La catalogazione di queste due diverse realtà si è rivelata affascinante ma non priva di difficoltà: le informazioni fondamentali, infatti, sono state ricavate da fonti orali piuttosto che scritte, poiché gli oggetti da censire erano utilizzati nel lavoro quotidiano, quindi i ricordi e le testimonianze sono diventati determinanti per una corretta compilazione delle schede. Spesso, insomma, ho dovuto rincorrere gli informatori tutto il giorno. E questo articolo, forse, avrebbe dovuto essere scritto in dialetto reggiano, poiché in dialetto si pensava e in dialetto si agiva...

Le fonti scritte sono divenute essenziali per capire la funzione, la corretta denominazione degli oggetti, nonché l'esatta trascrizione in dialetto reggiano. L'ambiente non sempre ha facilitato le operazioni: la misurazione dei pezzi di grandi dimensioni, per esempio, è stata spesso difficoltosa. Durante le riprese fotografiche, poi, piccole sale, magazzini convulsi e piani superiori difficilmente raggiungibili hanno reso complesse le operazioni di spostamento della macchina, dei supporti, ombrelli e faretti.

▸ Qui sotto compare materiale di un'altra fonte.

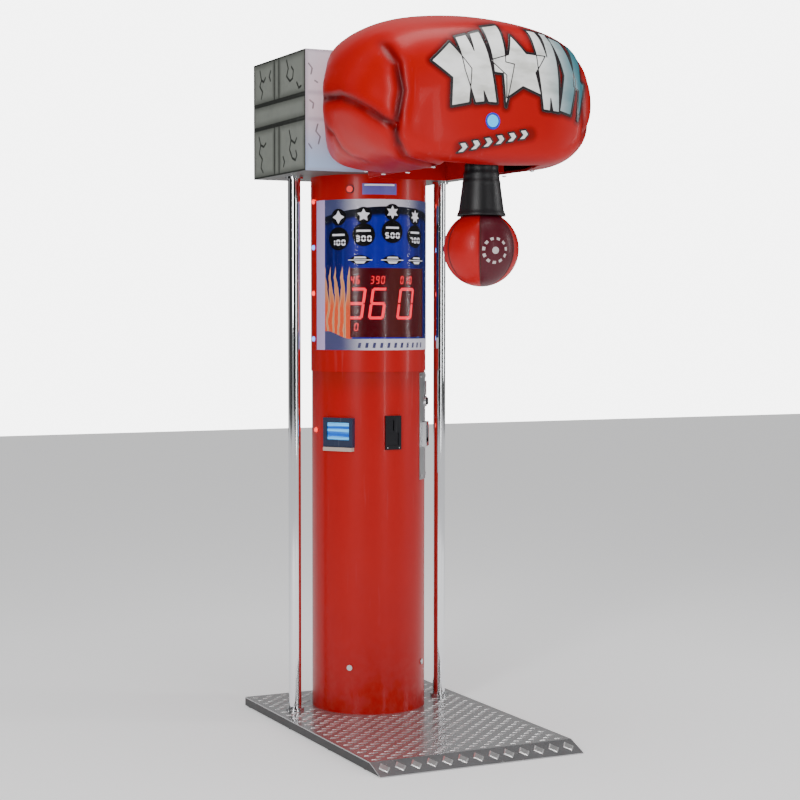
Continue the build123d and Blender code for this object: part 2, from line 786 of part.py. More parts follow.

Dopo una corretta catalogazione si può passare a eventuali interventi di recupero, conservazione e soprattutto alla selezione dei materiali da esporre. Solo conoscendo la funzione, l'uso dei manufatti, è possibile pensare un allestimento chiaro e corretto, che trasmetta il senso dell'operazione di "museificazione". Le istituzioni pubbliche sono finalmente in grado, a questo punto, di conoscere appieno il loro patrimonio e di portare l'istituzione-museo a un godimento pubblico consapevole, basato sulla comprensione da parte dei cittadini della propria dimensione storica, culturale e sociale.